Previously, in the Case of N.D. and N.T. v. Spain, the European Court of Human Rights (ECtHR) held that Spain did not violate the prohibition of collective expulsion or the right to a remedy when it decided to expel several persons who had sought to enter Spain in an unauthorised manner. According to the ECtHR, the expulsion was a “consequence of their own culpable conduct”

So, on the one hand, externalisation agreements are signed with other countries to prevent the entry of migrants (and potentially prevent them from applying for asylum through the appropriate channels) and, on the other hand, Spain (at least according to the ND and NT case) is authorised to expel people who enter through channels as a “consequence of their own culpable conduct.” While the ECtHR does not go so far as to say that any unauthorised entry would involve “culpable conduct”, it clearly through this decision, imposed significant obstacles to asylum seekers and other migrants to access Europe in search of a more dignified life.

In addition, on the Spanish side of the border, the Spanish government seeks to restrict the support that NGOs and human rights defenders provide to migrants who manage to cross the border. For example, Amnesty International documented how Spanish authorities sought to prevent ships from NGOs to save lives in the Central Mediterranean by misusing administrative law and imposing fines. 

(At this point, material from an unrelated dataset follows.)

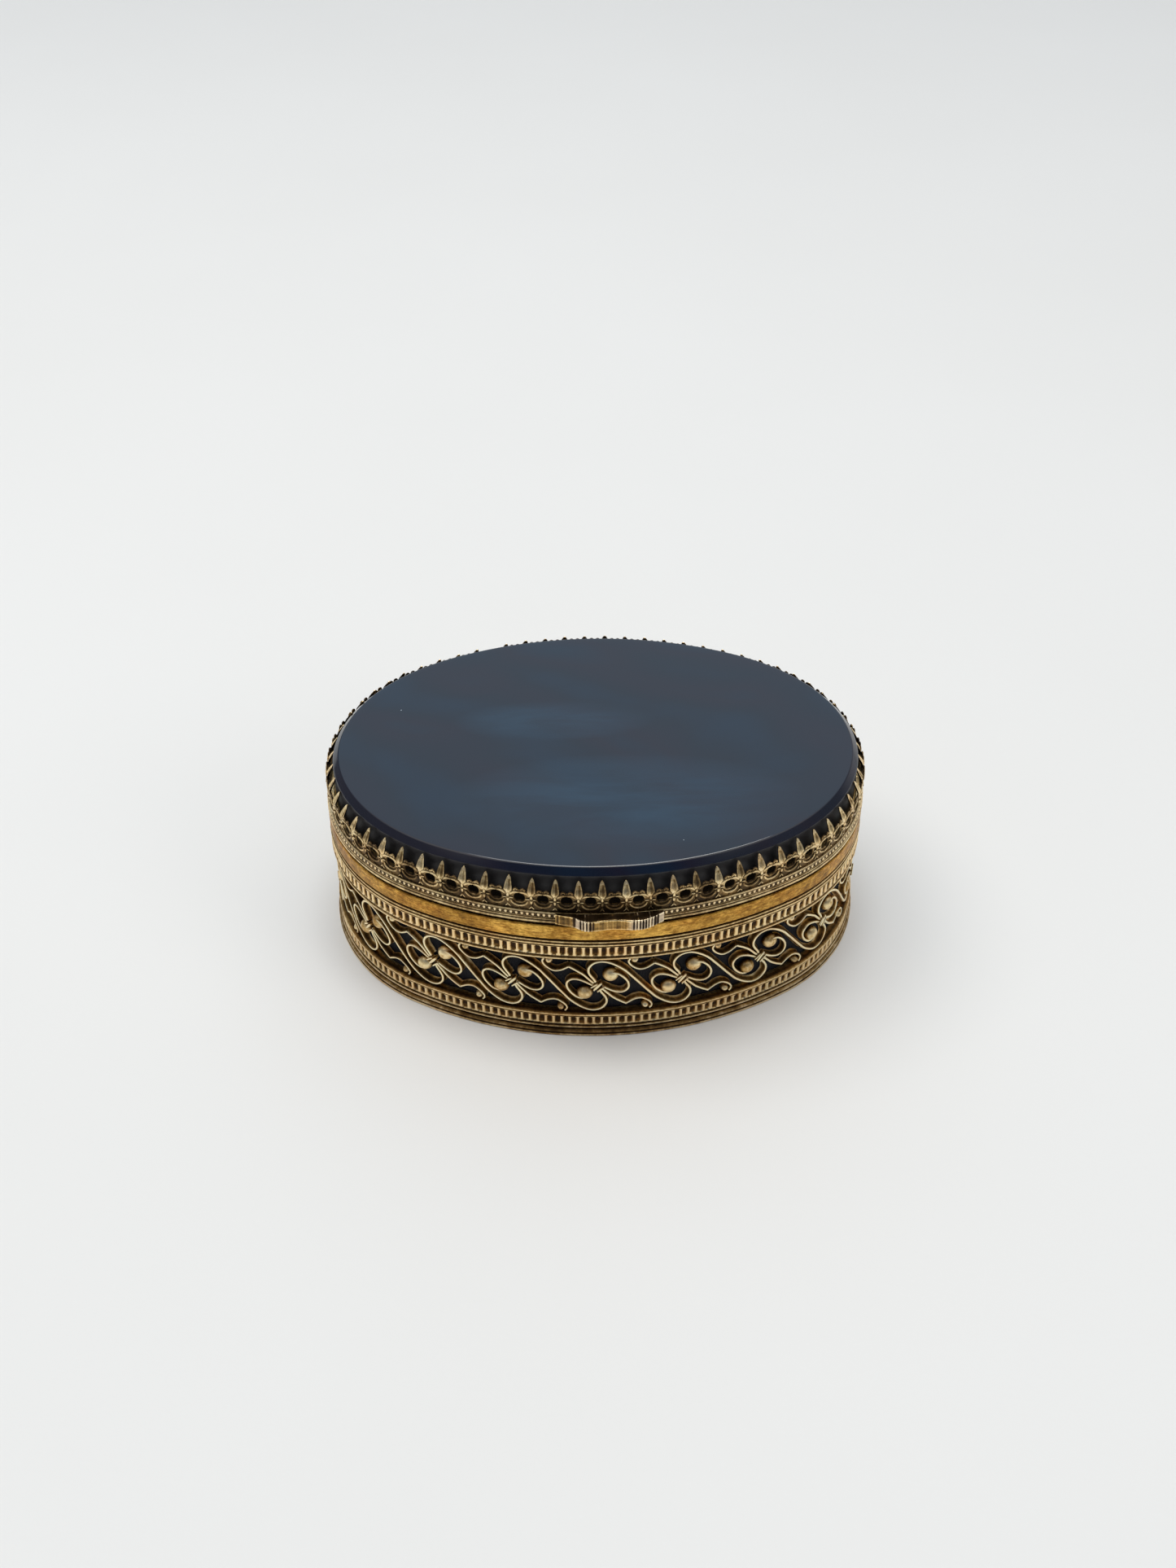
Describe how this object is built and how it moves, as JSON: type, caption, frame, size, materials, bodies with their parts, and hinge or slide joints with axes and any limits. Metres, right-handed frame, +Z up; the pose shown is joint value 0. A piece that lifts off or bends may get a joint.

The government has also used criminal law and the Law for the protection of public security, better known as “Gag law” to prevent human rights defenders from supporting asylum seekers by exercising their right to protest. Through the Gag Law, the government has criminalised freedom of expression and the right to protest by imposing the duty to notify the authorities of the intention to protest and then wait for authorization. 

Moreover, through the research we conducted at the University of Essex, we learned that there was no clear procedure to appeal or remedy an arbitrary administrative sanction regarding this law, as well as the lack of attention to the principles of necessity and proportionality when imposing fines. So even when people are protesting peacefully, they have faced fines for threatening public safety which are broad and loosely defined concepts that allow authorities an overabundance of discretion. 

Spain uses its criminal law to produce a chilling effect on those seeking to help or assist migrants. To this day, Article 318 bis of the Spanish criminal code punishes with 3 months to 1 year in prison and a fine of 3 to 12 months salary to “anyone who intentionally assists a person who is not a national of an EU Member State to enter or transit through Spanish territory in a manner that violates the legislation on the entry or transit of foreigners…”  However, the facts are not punishable when the intention is to give humanitarian help. 

According to the information gathered during our study, this situation leads to extreme cases, where it is necessary to prove the humanitarian nature of an action, leading the NGOs or human rights defenders to use financial resources, time and staff to prove that they are not smuggling, instead of using the limited resources they have to afford assistance to migrants in distress.